=== COLLECTED DATA ===

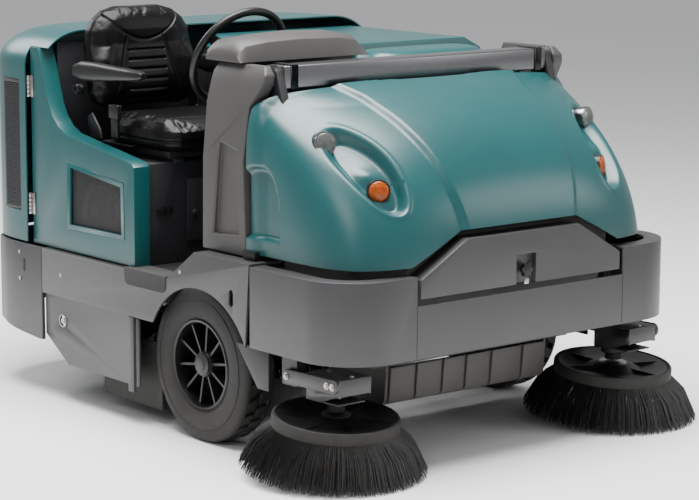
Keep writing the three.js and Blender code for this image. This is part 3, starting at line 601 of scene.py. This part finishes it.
def main_brush():
    """A tube with rows of bristles, each bent into a wide V at the middle."""
    axle_y, axle_z, tube, half = 0.36, 0.182, 0.075, 0.618
    rows, strands = 16, 64
    shape = Shape()
    profile = [(0.024, -half), (tube, -half), (tube, half), (0.024, half)]
    shape.lathe(profile, (0, axle_y, axle_z), (1, 0, 0), 40, True)
    for row in range(rows):
        for k in range(strands):
            x = -0.605 + 1.21 * k / (strands - 1)
            a = 2 * math.pi * row / rows + 0.55 * abs(x) / 0.6
            for lean in (-0.05, 0.05):
                c, s = math.cos(a + lean), math.sin(a + lean)
                tip = 0.176 - 0.004 * random.random()
                root = (x, axle_y + 0.073 * c, axle_z + 0.073 * s)
                end = (x + random.gauss(0, 0.004), axle_y + tip * c, axle_z + tip * s)
                bristle_strand(shape, root, end, 0.006, (0, 0, 0))
    shape.made("main_brush_roll", BRISTLE, "brush_roll", replaces=["main_brush"], slot="bristle", smooth=40)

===

> **WHAT YOU NEED TO DO**
Return all of the data word for word.

> **RIGHT ANSWER**
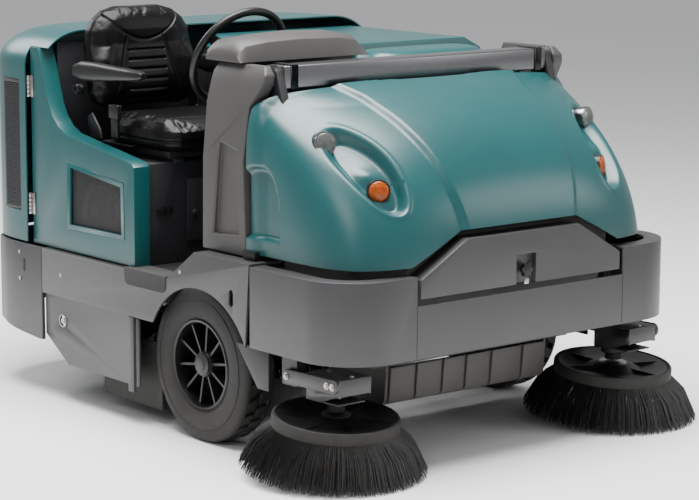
Keep writing the three.js and Blender code for this image. This is part 3, starting at line 601 of scene.py. This part finishes it.
def main_brush():
    """A tube with rows of bristles, each bent into a wide V at the middle."""
    axle_y, axle_z, tube, half = 0.36, 0.182, 0.075, 0.618
    rows, strands = 16, 64
    shape = Shape()
    profile = [(0.024, -half), (tube, -half), (tube, half), (0.024, half)]
    shape.lathe(profile, (0, axle_y, axle_z), (1, 0, 0), 40, True)
    for row in range(rows):
        for k in range(strands):
            x = -0.605 + 1.21 * k / (strands - 1)
            a = 2 * math.pi * row / rows + 0.55 * abs(x) / 0.6
            for lean in (-0.05, 0.05):
                c, s = math.cos(a + lean), math.sin(a + lean)
                tip = 0.176 - 0.004 * random.random()
                root = (x, axle_y + 0.073 * c, axle_z + 0.073 * s)
                end = (x + random.gauss(0, 0.004), axle_y + tip * c, axle_z + tip * s)
                bristle_strand(shape, root, end, 0.006, (0, 0, 0))
    shape.made("main_brush_roll", BRISTLE, "brush_roll", replaces=["main_brush"], slot="bristle", smooth=40)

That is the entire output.